Some observers argue that a person who fails to register should be fined, jailed, or both. And that, they say, is punishment enough. In practice, however, judicial admonitions and suspended sentences are the rule in this type of case -- at least during peacetime.
Also it has been suggested that a test of faith be used to separate those who hold that military service, or even registering for the draft, is in conflict with their deeply held beliefs from others who merely wish to avoid service for other reasons.
The government's position: Forget those distinctions, at least at the point of registration. If a student wants federal money, he must register for the draft. This need not compromise his principles; he can deal later with the question of conscientious objection.
It's hard to disagree with that position. The moral questions surrounding conscientious objection become muddied once the question of loan money is added on. There may, in fact, be no hypocrisy involved when a student wants it both ways -- to go unregistered andm to receive federal funds -- but there is surely an appearance of ethical inconsistency.
In the case before the Supreme Court -- Selective Service System vs. Minnesota Public Interest Research Group -- the government brief argues that allowing people who refuse to register to receive federal loans and grants would not only discourage compliance with the law "but reward self-proclaimed lawbreakers." Of course, the argument assumes the government will continue its policy of laxity toward those who fail to register.

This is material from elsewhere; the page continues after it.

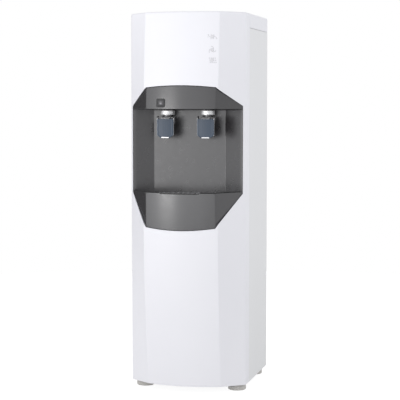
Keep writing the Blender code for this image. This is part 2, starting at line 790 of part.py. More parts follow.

We certainly wouldn't advocate penalties that are overly harsh or inconsistent with the offense, but failure to register ism a crime, and it should be treated as such.
Yet another consideration lurks in the background. While we have no quarrel with making draft registration a condition for receiving student loans, we wouldn't want records of noncompliance to be misused, by, for instance, being cited later as the basis for denying a federal homeowner loan or initiating an unwarranted income-tax audit.
Few, if any, of the registration evaders could be considered disloyal Americans or security risks. For many of them, refusal does indeed represent an act of conscience. And that is fine, so long as the decision is made in full awareness of the penalty that must be paid, if the law is to be broken. For others, it is action some attribute to misguided youth -- whose views may or may not change later on. Regardless, there should be a limit to how deeply and how long the government should be allowed to delve into their lives.
A final point -- and a troubling one: Will the effect of tying grants and loans to registration result in a disportionate disadvantage to poor or minority students? The financially well-heeled have options: Forgo the loan or raise funds through private or nonfederal sources and continue their education. For those who aren't affluent, the choices are severely limited.